The Mycenaean Warrior Vase, found by Heinrich Schliemann on the acropolis of Mycenae, is one of the prominent treasures of the National Archaeological Museum, Athens. The Warrior Vase is probably the best-known piece of Late Helladic pottery, though its dating, to the 13th or 12th century BC, has been the subject of much discussion. It is a krater, a mixing bowl used for the dilution of wine with water, a custom which the ancient Greeks believed to be a sign of civilized behavior.

The broad frieze of armed soldiers on the vase, which is incomplete, suggested the name that Schliemann gave it. The warriors are clad in short chitons, breastplates, helmets and greaves; they are armed with spears and carry shields. The bull's head handles for long encouraged scholars to date the piece later, in the early seventh century BC.

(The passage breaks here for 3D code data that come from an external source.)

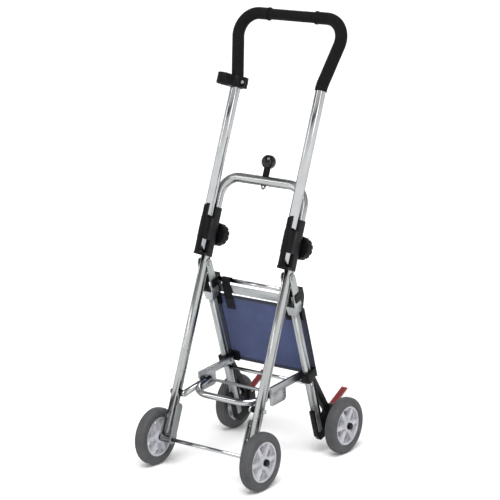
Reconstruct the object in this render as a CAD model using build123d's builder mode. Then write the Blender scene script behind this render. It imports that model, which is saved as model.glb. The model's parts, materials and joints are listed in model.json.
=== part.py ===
"""Folding shopping trolley frame on four wheels, millimetres.

X runs across the trolley (right is +X), the front wheels are toward -Y, Z is up.
The origin is on the floor, midway between the front and rear axles.
"""
import math
import os

from build123d import *

os.makedirs("parts", exist_ok=True)

# ---- driving dimensions ------------------------------------------------------
wheel_diameter = 125.0
tyre_width = 26.0
hub_diameter = 87.0
hub_rim_width = 20.0
hub_rim_wall = 4.0
hub_boss_diameter = 27.0
hub_boss_width = 26.0
hub_spokes = 6
hub_spoke_width = 9.0
hub_web = 5.0
axle_diameter = 8.0
wheelbase = 300.0
front_track = 278.0
rear_track = 298.0

lean_angle = 20.8             # front legs lean back from the vertical
rear_angle = 18.0             # rear legs slope back going down
frame_spread = 220.0          # between the leg centre lines
frame_tube_diameter = 21.0
frame_tube_wall = 1.5
leg_low = 12.0                # lower end of the front legs, above the axle, along the lean
arch_reach = 582.0            # axle to the top of the arch, along the lean
arch_corner_radius = 45.0

handle_tube_diameter = 22.0
handle_tube_wall = 1.5
handle_offset = 25.0          # handle tubes run this far in front of the legs
handle_low = 406.0
flare_reach = 795.0           # where the handle tubes start to spread
handle_reach = 940.0          # axle to the cross bar of the handle, along the lean
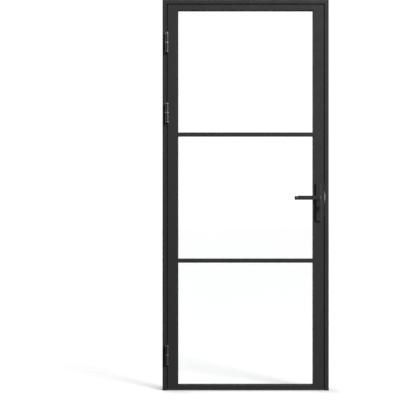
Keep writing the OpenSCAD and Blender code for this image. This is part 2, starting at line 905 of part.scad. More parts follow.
module cylinder_back_plug() {
    plug(cam_half + cam_slot_play, profile_half_len);
}

module cylinder_cam() {
    color(steel)
        union() {
            y_rod(lock_x, cylinder_z, -cam_half, cam_half, cam_ring_r);
            translate([lock_x, 0, cylinder_z])
                rotate([0, cam_rest_turn, 0])
                    intersection() {
                        translate([-cam_nose_w / 2, -cam_half, 0])
                            cube([cam_nose_w, 2 * cam_half, cam_r]);
                        rotate([90, 0, 0])
                            cylinder(r = cam_r, h = 2 * cam_half, center = true, $fn = fine);
                    }
        }
}

module cylinder_screw() {
    color(steel)
        x_screw(leaf_x, 0, cylinder_z - cylinder_screw_drop, -1, screw_r, cylinder_screw_len, head_flare);
}

// Handle plate on the front face, with round seats for the bush and the cylinder
module plate_body() {
    half = plate_w / 2;
    difference() {
        translate([lock_x, 0, plate_z - plate_h / 2])
            linear_extrude(height = plate_h)
                polygon([[-half, front_y], [half, front_y], [half, plate_front_y + plate_chamfer],
                    [half - plate_chamfer, plate_front_y], [-half + plate_chamfer, plate_front_y],
                    [-half, plate_front_y + plate_chamfer]]);
        y_rod(lock_x, lever_z, plate_front_y - over, front_y + over, neck_r + bush_wall);
        euro_prism(plate_front_y - over, front_y + over, slide_fit);
    }
}

module front_plate() {
    color(paint)
        difference() {
            plate_body();
            for (z = plate_bolt_zs)
                y_rod(lock_x, z, front_y - bolt_bite, front_y + over, screw_r);
        }
}

module back_plate() {
    color(paint)
        difference() {
            mirror([0, 1, 0])
                plate_body();
            for (z = plate_bolt_zs)
                plate_bolt(z);
        }
}

// Countersunk bolt from the back plate's face through the stile into the front plate
module plate_bolt(z) {
    translate([lock_x, -plate_front_y, z])
        rotate([90, 0, 0])
            screw(screw_r, -plate_front_y - front_y + bolt_bite, head_flare);
}

module plate_bolts() {
    color(steel)
        for (z = plate_bolt_zs)
            plate_bolt(z);
}

// Collar that the lever's neck turns in
module bush() {
    flange_y = plate_front_y - bush_flange;
    difference() {
        union() {
            y_rod(lock_x, lever_z, plate_front_y, front_y, neck_r + bush_wall);
            y_rod(lock_x, lever_z, flange_y, plate_front_y, neck_r + bush_wall + bush_flange);
        }
        y_rod(lock_x, lever_z, flange_y - over, front_y + over, neck_r + run_fit);
    }
}

module front_bush() {
    color(nylon)
        bush();
}

module back_bush() {
    color(nylon)
        mirror([0, 1, 0])
            bush();
}

// Flat bar on a round neck, with a rounded bend between them
module lever() {
    tip_x = lock_x - lever_len;
    end_x = lock_x + neck_r + bar_past_neck;
    difference() {
        union() {
            y_rod(lock_x, lever_z, bar_back_y - over, front_y, neck_r);
            difference() {
                block([tip_x, bar_front_y, lever_z - lever_h / 2],
                    [end_x, bar_back_y, lever_z + lever_h / 2]);
                translate([end_x - bend_r, bar_front_y + bend_r, lever_z - lever_h])
                    difference() {
                        translate([0, -bend_r - over, 0])
                            cube([bend_r + over, bend_r + over, 2 * lever_h]);
                        cylinder(r = bend_r, h = 2 * lever_h, $fn = fine);
                    }
            }
        }
        square_rod(-plate_front_y + lever_reach - socket_wall, spindle_w / 2 + run_fit);
        grub(screw_r);
    }
}

// Grub screw that locks the lever's neck on the spindle from below
module grub(r) {
    translate([lock_x, grub_y, lever_z - neck_r])
        cylinder(r = r, h = neck_r - spindle_w / 2, $fn = fine);
}

module front_lever() {
    color(paint)
        lever();
}

module back_lever() {
    color(paint)
        mirror([0, 1, 0])
            lever();
}

module spindle() {
    color(steel)
        square_rod(-plate_front_y + lever_reach - socket_wall - spindle_play, spindle_w / 2);
}

module grub_screws() {
    color(steel)
        for (s = [0, 1])
            mirror([0, s, 0])
                grub(screw_r);
}

hinge_jamb();
lock_jamb();
head_profile();
hinge_side_seal();
lock_side_seal();
head_seal();
hinge_frame_wing(hinge_zs[0]);  // bottom_hinge_frame_wing
hinge_leaf_wing(hinge_zs[0]);  // bottom_hinge_leaf_wing
hinge_pin(hinge_zs[0]);  // bottom_hinge_pin
hinge_ring(hinge_zs[0]);  // bottom_hinge_ring
hinge_frame_wing(hinge_zs[1]);  // middle_hinge_frame_wing
hinge_leaf_wing(hinge_zs[1]);  // middle_hinge_leaf_wing
hinge_pin(hinge_zs[1]);  // middle_hinge_pin
hinge_ring(hinge_zs[1]);  // middle_hinge_ring
hinge_frame_wing(hinge_zs[2]);  // top_hinge_frame_wing
hinge_leaf_wing(hinge_zs[2]);  // top_hinge_leaf_wing
hinge_pin(hinge_zs[2]);  // top_hinge_pin
hinge_ring(hinge_zs[2]);  // top_hinge_ring
hinge_frame_screws();
hinge_leaf_screws();
strike_plate();
strike_screws();
hinge_stile();
lock_stile();
top_rail();
bottom_rail();
lower_bar();
upper_bar();
pane(lower_rebate);  // lower_pane
pane(middle_rebate);  // middle_pane
pane(upper_rebate);  // upper_pane
gasket(lower_rebate);  // lower_gasket
gasket(middle_rebate);  // middle_gasket
gasket(upper_rebate);  // upper_gasket
beads(lower_rebate);  // lower_beads
beads(middle_rebate);  // middle_beads
beads(upper_rebate);  // upper_beads
setting_blocks();
lock_case();
lock_cover();
faceplate();
faceplate_screws();
follower();
latch_bolt();
latch_spring();
dead_bolt();
cylinder_body();
cylinder_front_plug();
cylinder_back_plug();
cylinder_cam();
cylinder_screw();
front_plate();
back_plate();
front_bush();
back_bush();
front_lever();
back_lever();
spindle();
plate_bolts();
grub_screws();
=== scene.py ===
from math import cos, pi, radians, sin, tan

import bmesh
import bpy
from mathutils import Matrix, Vector


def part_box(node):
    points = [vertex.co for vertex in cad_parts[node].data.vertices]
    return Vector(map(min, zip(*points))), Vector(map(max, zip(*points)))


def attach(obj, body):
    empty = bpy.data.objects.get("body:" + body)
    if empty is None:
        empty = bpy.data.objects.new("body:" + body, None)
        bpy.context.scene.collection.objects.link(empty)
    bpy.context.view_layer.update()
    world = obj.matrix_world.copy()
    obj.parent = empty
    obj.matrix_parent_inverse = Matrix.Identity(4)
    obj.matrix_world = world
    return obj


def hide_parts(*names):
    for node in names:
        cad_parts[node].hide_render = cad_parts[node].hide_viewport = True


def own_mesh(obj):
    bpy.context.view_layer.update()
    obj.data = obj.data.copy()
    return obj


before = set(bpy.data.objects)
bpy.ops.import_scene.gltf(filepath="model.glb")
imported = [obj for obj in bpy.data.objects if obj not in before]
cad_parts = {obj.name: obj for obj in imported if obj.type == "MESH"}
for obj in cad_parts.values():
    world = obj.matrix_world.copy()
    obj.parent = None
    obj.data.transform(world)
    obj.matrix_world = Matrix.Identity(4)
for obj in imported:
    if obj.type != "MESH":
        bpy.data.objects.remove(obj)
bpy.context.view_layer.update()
bpy.ops.object.select_all(action="DESELECT")

# ---- Frame ----
# Two jambs and a head of cold-formed steel tube with a 2 mm wall and a stop behind the leaf. They are
# mitred, welded and ground flush at the top corners, then powder coated in a fine-textured matt black.

# Most of a noise's values lie between these two
noise_low = 0.35
noise_high = 0.65
# Points closer than this are one, and faces that turn less than this are one flat face
same_place = 0.00001
flat_joint = radians(0.5)
# An edge that turns more than the first is a corner, and one that turns less than the second is in a curve
sharp_turn = radians(40)
smooth_turn = radians(32)


def shader_of(finish):
    """The shader that all of a finish's patterns feed"""
    return finish.node_tree.nodes["Principled BSDF"]


def new_finish(name, constants):
    """Material for one of the door's finishes, with the values that are the same all over it"""
    finish = bpy.data.materials.new(name)
    finish.use_nodes = True
    for socket, value in constants.items():
        shader_of(finish).inputs[socket].default_value = value
    return finish


def put_node(finish, kind, values):
    """Adds a node to a finish and sets its inputs"""
    node = finish.node_tree.nodes.new(kind)
    for socket, value in values.items():
        node.inputs[socket].default_value = value
    return node


def grain(finish, size, detail, stretch=(1, 1, 1)):
    """Irregular pattern with features of the given size, drawn out along the stretched axes"""
    place = put_node(finish, "ShaderNodeTexCoord", {})
    spread = put_node(finish, "ShaderNodeMapping", {"Scale": [1 / (size * s) for s in stretch]})
    noise = put_node(finish, "ShaderNodeTexNoise", {"Scale": 1.0, "Detail": detail})
    links = finish.node_tree.links
    links.new(place.outputs["Object"], spread.inputs["Vector"])
    links.new(spread.outputs["Vector"], noise.inputs["Vector"])
    return noise.outputs["Fac"]


def tint(finish, pattern, low, high):
    """Lets the colour wander between two near shades along a pattern"""
    ramp = put_node(finish, "ShaderNodeValToRGB", {})
    for stop, place, shade in zip(ramp.color_ramp.elements, (noise_low, noise_high), (low, high)):
        stop.position = place
        stop.color = (*shade, 1)
    finish.node_tree.links.new(pattern, ramp.inputs["Fac"])
    finish.node_tree.links.new(ramp.outputs["Color"], shader_of(finish).inputs["Base Color"])


def gloss(finish, pattern, low, high):
    """Lets the roughness wander between two values along a pattern"""
    spread = put_node(finish, "ShaderNodeMapRange",
                      {"From Min": noise_low, "From Max": noise_high, "To Min": low, "To Max": high})
    finish.node_tree.links.new(pattern, spread.inputs["Value"])
    finish.node_tree.links.new(spread.outputs["Result"], shader_of(finish).inputs["Roughness"])


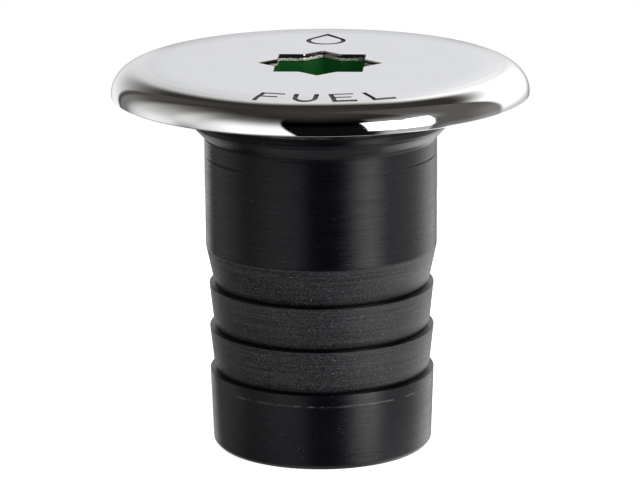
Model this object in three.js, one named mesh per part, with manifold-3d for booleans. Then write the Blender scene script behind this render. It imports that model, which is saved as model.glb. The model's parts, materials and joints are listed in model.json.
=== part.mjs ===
// Deck fill cap: a through-deck filler neck for a 50 mm hose, with a quarter-turn cap and a steel cover.
// Millimetres, +Z up. The origin is the centre of the hose tail's end face, on the axis of the neck.
// The cap is seated and released: lifting it clears the neck, and a quarter turn clockwise locks it.

import * as THREE from "three";
import { mergeVertices } from "three/addons/utils/BufferGeometryUtils.js";
import Module from "manifold-3d";

const wasm = await Module();
wasm.setup();

// The cover and its key hole.
const TOP = 88;
const COVER_RADIUS = 47;
const COVER_FLAT_RADIUS = 39.5;
const COVER_THICKNESS = 1.5;
const COVER_BLANK_BORE = 8;
const ROLL_DROP = 6.1;
const RIM_DROP = 6.6;
const RIM_CHAMFER = 0.3;
const STAR_RADIUS = 14;
const COVER_UNDERSIDE = TOP - COVER_THICKNESS;

// The neck: hose tail, neck, collar, and the flange that lies on the deck.
const HOSE_BORE = 50;
const BARB_GRIP = 0.55;
const BARB_ROOT = 0.4;
const BARB_TOPS = [17.6, 27.6, 37.6];
const TAIL_END_RADIUS = 24;
const TAIL_END_CHAMFER = 0.95;
const TAIL_BORE_RADIUS = 21.5;
const TAIL_BORE_TOP = 54;
const NECK_RADIUS = 26.25;
const NECK_BOTTOM = 46.6;
const NECK_TOP = 71.7;
const COLLAR_RADIUS = 29.5;
const COLLAR_BOTTOM = 75.1;
const FLANGE_RADIUS = 43;
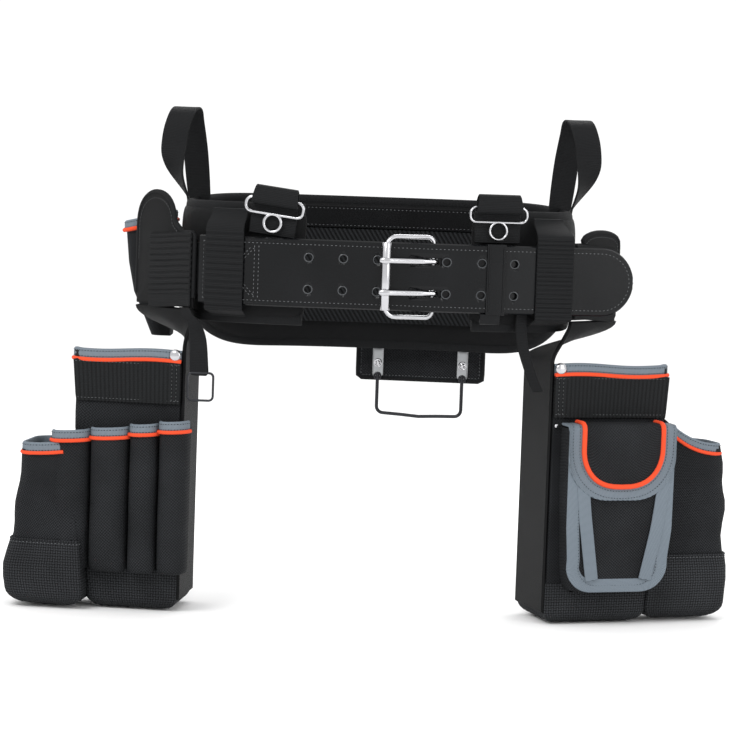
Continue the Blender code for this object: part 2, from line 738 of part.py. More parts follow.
def build_handle(name, side, material):
    """A carry handle: webbing that leaves the pad edge-on at the front, turns flat and comes down behind."""
    foot = pad_edges(WAIST_LENGTH / 4)[1] + HANDLE_FOOT_GAP
    # Across, along, height and the turn of the webbing's width from the X axis, in degrees.
    rows = [
        (0.1925, -0.036, foot, 90),
        (0.2040, -0.038, 0.090, 62),
        (0.2110, -0.035, 0.114, 12),
        (0.2060, -0.028, 0.139, 0),
        (0.2000, -0.010, 0.1555, 0),
        (0.1965, 0.008, 0.1560, 0),
        (0.1950, 0.024, 0.142, 0),
        (0.1915, 0.034, 0.116, 0),
        (0.1890, 0.040, 0.090, 8),
        (0.1860, 0.044, foot + 0.0045, 25),
    ]
    curve = smooth_curve(rows, 2)
    loops = []
    for index, (x, y, z, turn) in enumerate(curve):
        before = curve[max(index - 1, 0)][:3]
        after = curve[min(index + 1, len(curve) - 1)][:3]
        along = unit(after - before)
        width = np.array((math.cos(math.radians(turn)), math.sin(math.radians(turn)), 0.0))
        face = unit(np.cross(along, width))
        width = unit(np.cross(face, along))
        if index == 0:
            width = np.array((0.0, 1.0, 0.0))
            face = np.array((-1.0, 0.0, 0.0))
        corners = []
        for a, b in ((-1, -1), (1, -1), (1, 1), (-1, 1)):
            corner = np.array((x, y, z)) + width * a * HANDLE_WIDTH / 2 + face * b * HANDLE_THICKNESS / 2
            corners.append((side * corner[0], corner[1], corner[2]))
        loops.append(corners)
    handle = loft(name, loops, material)
    return move_origin(handle, (side * HANDLE_PIVOT_X, HANDLE_PIVOT_Y, foot))


# ---------------------------------------------------------------- suspender rings
def suspender_axes(x, tilt):
    """Plan point, outward direction, bar direction and downward direction of a suspender ring."""
    distance = front_distance(x)
    outward = np.append(waist_normal(distance), 0.0)
    along = np.cross(np.array((0.0, 0.0, 1.0)), outward)
    bar = math.cos(tilt) * along - math.sin(tilt) * np.array((0.0, 0.0, 1.0))
    centre = np.append(off_waist(distance, TAB_BAR_OFFSET), TAB_BAR_Z)
    return centre, outward, bar, np.cross(bar, outward)


def build_suspender_ring(name, x, tilt, material):
    """A flat oblong wire link with a round eye under it, bent and welded as one piece."""
    centre, outward, bar, down = suspender_axes(x, tilt)
    outline = rounded_rectangle(RING_BAR_LENGTH, RING_BAR_HEIGHT, 0.0055, 2)
    link = [centre + bar * a + down * (b + RING_BAR_HEIGHT / 2) for a, b in outline]
    ring = wire(name, link, RING_WIRE_RADIUS, RING_WIRE_SIDES, outward, material, closed=True)
    eye_centre = centre + down * (RING_BAR_HEIGHT + RING_EYE_RADIUS - RING_WIRE_RADIUS * 0.4)
    eye = [eye_centre + bar * a + down * b for a, b in arc((0, 0), RING_EYE_RADIUS, 0, 330, 11)]
    eye_wire = RING_WIRE_RADIUS * RING_EYE_SWELL
    modify(ring, wire("eye_" + name, eye, eye_wire, RING_WIRE_SIDES, outward, material, closed=True), "UNION")
    return ring, centre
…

Many scholars observe that the style of the figures and the bull head handles of this thirteenth century BC vase are very similar to eighth century BC pottery. Similar spearmen are also depicted in eighth century BC pottery, which introduces a curious 500-year gap in styles. This vase also leads to clues about post-palatial Mycenaean warriors. The knapsacks the warriors carry suggest that they may have to travel long distances to battle. Figures on one side of the vase wear helmets with horns. The other side depicts warriors in "hedgehog" style helmets. The latter is equipped with spears that are shorter than general spears depicted of the time. The warriors on both sides have shields, tunics, and leg protection. The warriors on either side appear to be uniform suggesting the army as a whole and not representing individual warriors.